As to Wisconsin’s forests being clear cut, that is certainly true. Little was left of the state’s virgin timber by 1910. Hamilton could hardly be criticized as the cause of this, however, as the bulk of the forests were floated down the Mississippi River or along the Great Lakes to large cities where the lumber was used for construction of homes, factories, etc. Hamilton’s use of wood was an infinitesimal part of that.
The knavery of the lumber barons in my hometown in Wisconsin was far more devastating than the wrong-doings that the Hamilton company may have perpetrated.
—Bob M.

kimaboe

Your information is about as succinct and correct as it gets.

Gerald

As kimaboe states…
“Typefaces are not protected by copyright in the United States and never have been.”
That (I believe) is correct because…
A COPYRIGHT is the right of an author or those who acquire authority from him to the exclusive publication of a LITERARY work.
A PATENT is a writing securing for a term of years the exclusive right to make, use, or sell an INVENTION.
Therefore typefaces have been and are protected by PATENTS, not copyrights!
St. Louis Type Foundry, Barnhart Brothers and Spindler, American Type Founders, among others, in their specimen books and other advertising, ALL used the words: U. S Patent No. 000000, Patent Applied For, Patent Pending.
I don’t recall any type foundry using the word COPYRIGHT in reference to a type face.
And a question:
Did the EMPIRE TYPE FOUNDRY, of N.Y. violate patent laws by changing (mainly the cap R) a character in a patented font and renaming it to a name very similar to the original?
Stan

First of all, it is worth nothing that copyright does not only apply to literary works, but any original intellectual property from the moment of creation excluding utilitarian designs.

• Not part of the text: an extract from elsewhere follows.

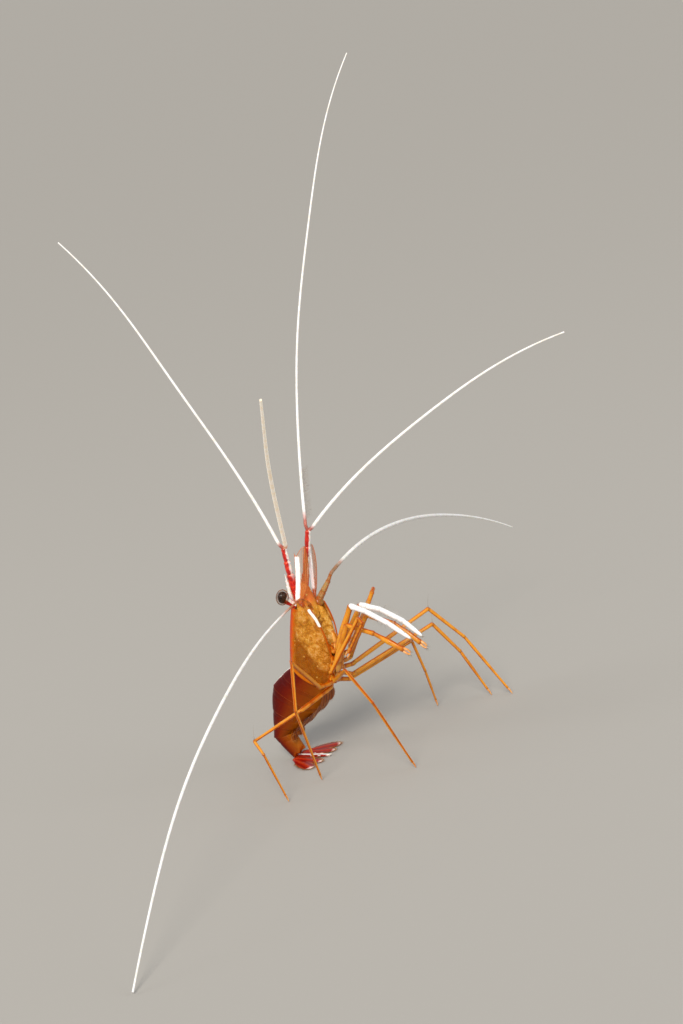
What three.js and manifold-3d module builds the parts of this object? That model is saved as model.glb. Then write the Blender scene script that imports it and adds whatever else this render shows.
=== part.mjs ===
// Cleaner shrimp, life size, as a still model: head up, belly towards +X, tail laid on the floor.
// Millimetres, +Z up, floor at z = 0. -Y is the animal's right side, +Y its left.
//
// Two frames are used. Legs and feelers are set by headings (degrees from +X towards +Y) and lifts
// (degrees above the horizontal). The head and carapace are set in the body frame: u runs forward
// along the body, v runs from the back towards the belly and y to the left.

import * as THREE from 'three';
import { mergeVertices } from 'three/addons/utils/BufferGeometryUtils.js';
import Module from 'manifold-3d';

const wasm = await Module();
wasm.setup();

// ---------------------------------------------------------------- driving dimensions

const BODY_LEAN = 13.7;                      // lean of the body axis towards the belly, degrees
const BODY_ORIGIN = [1.83, 0, 20];           // where the body axis leaves the carapace's rear
const GAP = 0.2;                             // clearance between neighbouring shell pieces

const CARAPACE_HALF_WIDTH = 3.5;
const CARAPACE_BACK = 4.95;                  // from the body axis to the back
const CARAPACE_BELLY = 5.3;                  // from the body axis to the sternum
const ROSTRUM_THICK = 0.8;
const ROSTRUM_TEETH = 5;

const EYE_RADIUS = 1.42;
const STALK_RADIUS = 0.72;

const SCALE_LENGTH = 9.6;                    // antennal scale
const SCALE_WIDTH = 2.75;
const BLADE_THICK = 0.5;                     // scales, tail fan and swimmerets

const FEELER_BASE = 0.36;                    // radius of a feeler where it starts
const FEELER_TIP = 0.26;
const FEELER_STEPS = 24;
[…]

Secondly, typefaces could *theoretically* be protected by design patents, however I am not sure if anyone has ever tried applying for a design patent to a typeface in the US in recent memory. That is not surprising.

While typefaces are considered industrial designs (or a utilitarian design) and not as intellectual property in the eyes of the law, it is unlikely that a design patent on one would be awarded today.

The non-protection of typeface designs is a conscious decision, upheld in the US for many reasons. Copyright or patent protection of a design would open a huge can of worms, enabling claims by typeface-designers to ownership of independently arrived at designs or works created using their typefaces. This would have potentially catastrophic impacts across all types of media. The justification for exception from copyright is that the utility of typefaces far outweighs the benefits of extending protection to their creative elements.

In countries with copyright protection on typeface designs, the use of the designs is also protected from such claims, as long as the correct font software license was held by the creator.

Another reason is that design patents have very strict requirements and few typeface designs would qualify for them due to the requirements of being a “novel and not obvious” design.

I would think that it would be difficult to claim a typeface based on normal alphanumeric characters as satisfying either of those, especially when considering any similarity at all to existing typeface styles which would further take away from such a claim.

Personally, I am having a hard time coming up with a typeface that *would* qualify for a design patent, while I could rattle of a significant list of ones in which the software application would certainly be eligible for utility patents.

Design patents on anything can cause a lot of conflict due to their nature, see Apple vs Samsung for a recent high-profile example.